Protesters laying siege to Bangkok's two airports braced for a battle with security forces after Thailand's prime minister declared a state of emergency to end a blockade that threatens to cripple the economy.
Protesters occupying Bangkok's airports vowed Friday to "fight to the death" after Thailand's prime minister declared a state of emergency and authorised police to storm the hijacked sites.
Police said they would negotiate with protesters before trying to evict them, fearing a bloody end to the siege, which has left thousands of tourists stranded and paralysed the government.
Premier Somchai Wongsawat had imposed emergency rule at the capital's international and domestic airports on Thursday night, saying that the demonstrators could not be allowed to hold the country hostage.
"We are not afraid. We will fight to the death, we will not surrender and we are ready," one of the main protest leaders, Somsak Kosaisuk, told a crowd of supporters at the domestic Don Mueang airport.
"If they crack down on us we will come back with more protesters."
Anti-government activists braced for an assault overnight, extending razor wire cordons to about three kilometres (two miles) around the flagship Suvarnabhumi international airport and blocking access roads, witnesses said.
Police say around 4,000 protesters from the People's Alliance for Democracy (PAD) -- a movement backed by elements of the palace, the army and Thailand's Bangkok-based elite -- have set up camp at Suvarnabhumi.
Another 2,500 more are at Don Mueang, where the cabinet's temporary offices have been located since protesters seized their headquarters at Government House in Bangkok in August.
The PAD have vowed not to quit until Somchai resigns, alleging that their arch-foe, exiled former premier Thaksin Shinawatra, is the puppetmaster behind the government elected in December.
Thaksin, a telecoms tycoon, was ousted in a military coup in 2006 after similar protests led by the PAD. He remains in exile to avoid a jail term for graft.
Despite Somchai's state of emergency declaration, the police said they would try for talks with the airport protesters.
"We will use the gentle way first. The priority is to negotiate and not crack down immediately -- we are all Thais," regional deputy police commander Major General Piya Sorntrakoon told AFP.

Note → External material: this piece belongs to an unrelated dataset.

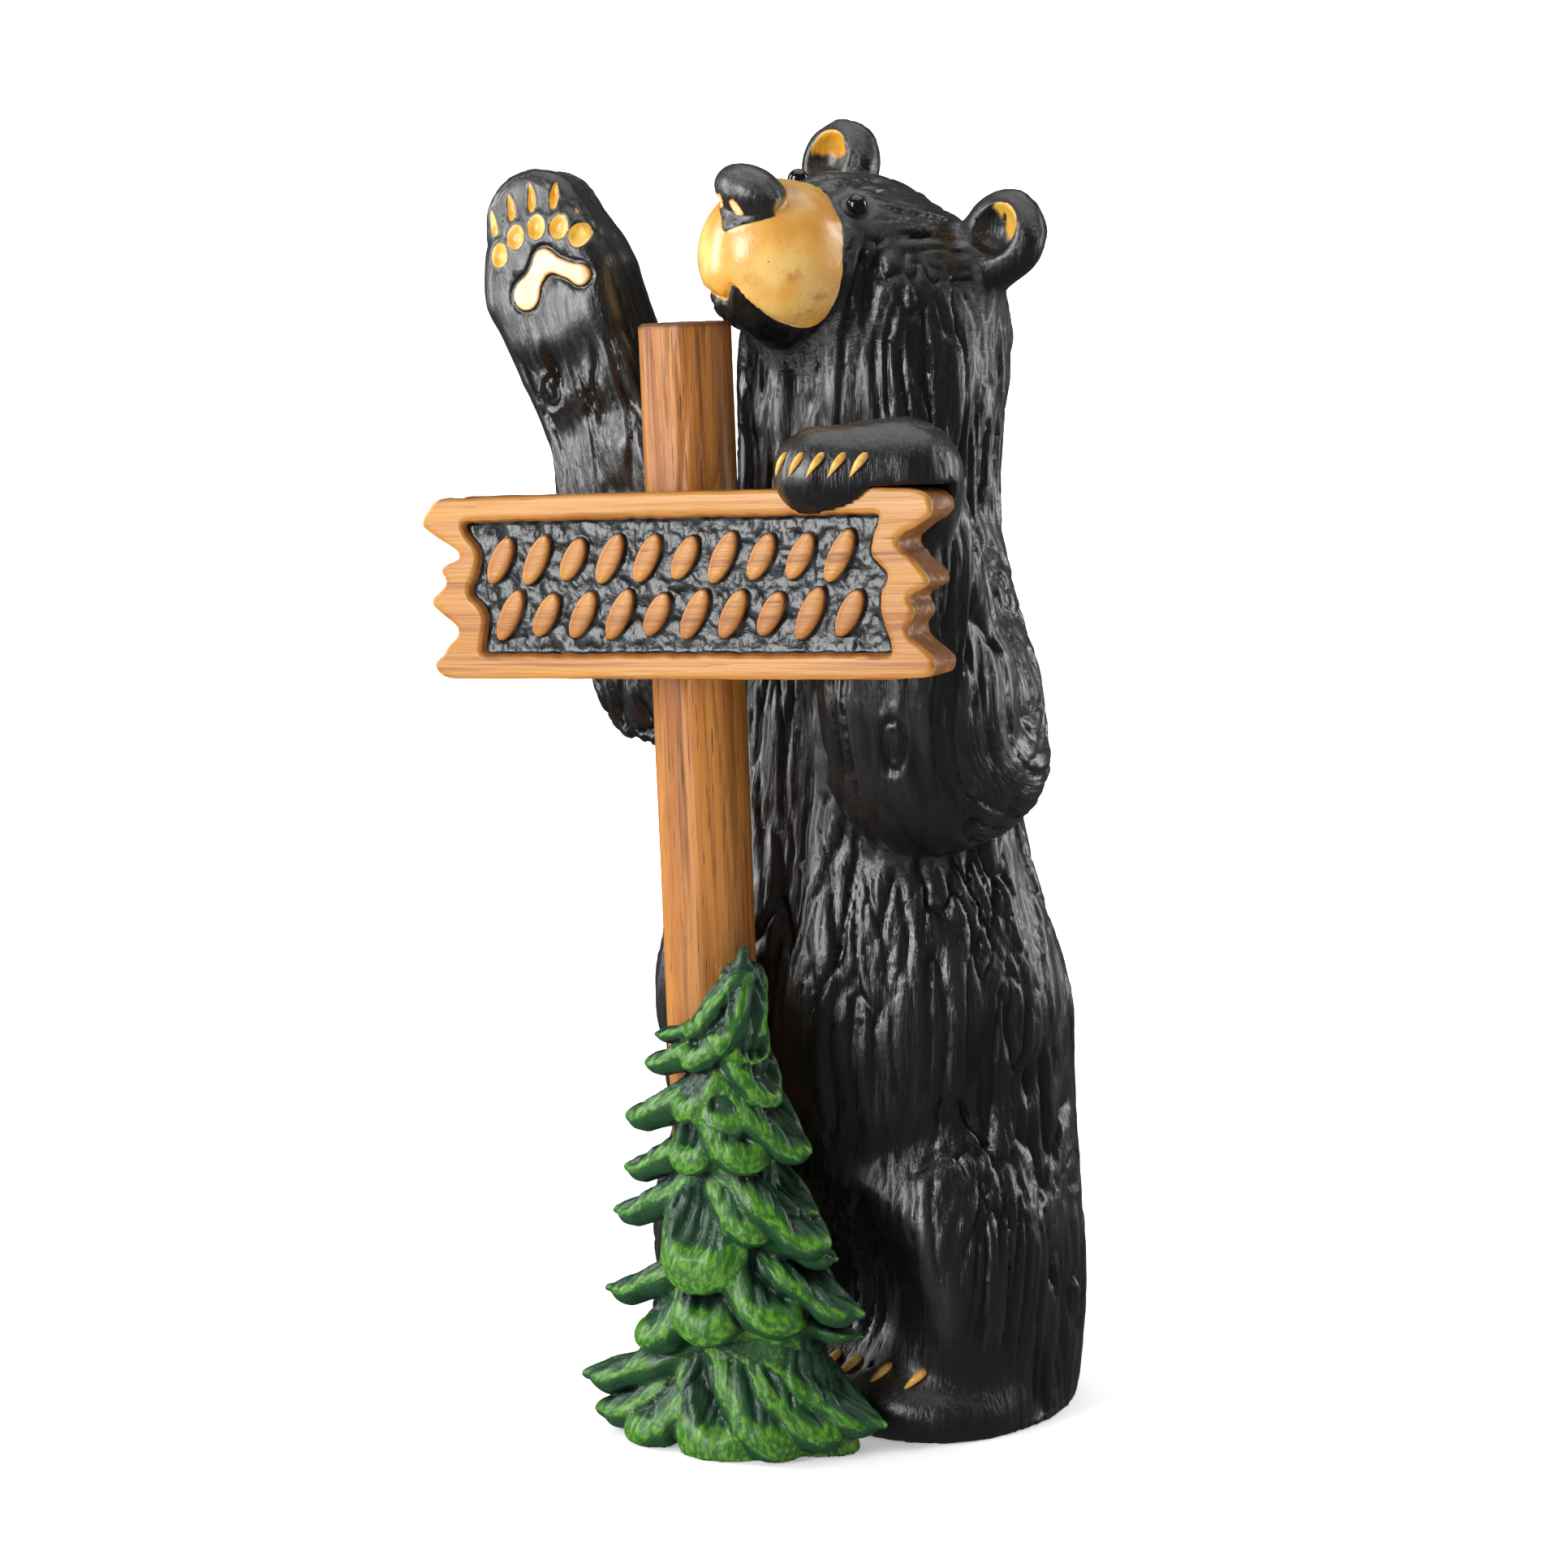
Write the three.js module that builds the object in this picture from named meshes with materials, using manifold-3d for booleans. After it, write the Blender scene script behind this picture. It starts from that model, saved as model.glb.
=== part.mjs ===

Police said there was a small blast at a PAD television station in Bangkok overnight but caused no casualties. Reports said some gunshots were fired at Don Mueang early on Friday.
Somchai, who has been stuck in the northern city of Chiang Mai since returning from a foreign trip on Wednesday, said in a televised address that the navy and air force would back the police operations.
But tensions are running high between the government and the military in a nation that has seen 18 coups since the end of absolute monarchy in 1932. The army has already said it is opposed to the use of force against the protesters.
Clashes between police and demonstrators in Bangkok on October 7 left two people dead and around 500 wounded in the deadliest such incident in Thailand for 16 years.
The military denied rumours on Thursday that it was planning to launch a coup, following reports that Somchai was about to sack the powerful army chief for calling for the dissolution of the government.
Yet in a further sign of the civilian-military rift, government spokesman Suparat Nakbunnam said Somchai would remain in Chiang Mai "indefinitely."
"As there are still uncertainties in the tensions between the government and army, for his safety the prime minister will stay in Chiang Mai," Suparat told AFP.
With the crisis affecting Thailand's ties with the rest of the world, the Southeast Asian bloc ASEAN said its secretary general would travel to Thailand to assess whether a summit scheduled for December in Chiang Mai can proceed.
All flights to Bangkok remained cancelled, leaving tourists scrambling to fly out of the country from other airports or heading for train stations to travel down to Thailand's southern white sand beaches.
In a sign of growing public frustration with the protesters, Bangkok Post newspaper, which has often criticised Thaksin and his allies, said the PAD's occupation of the airports "can hardly be justified."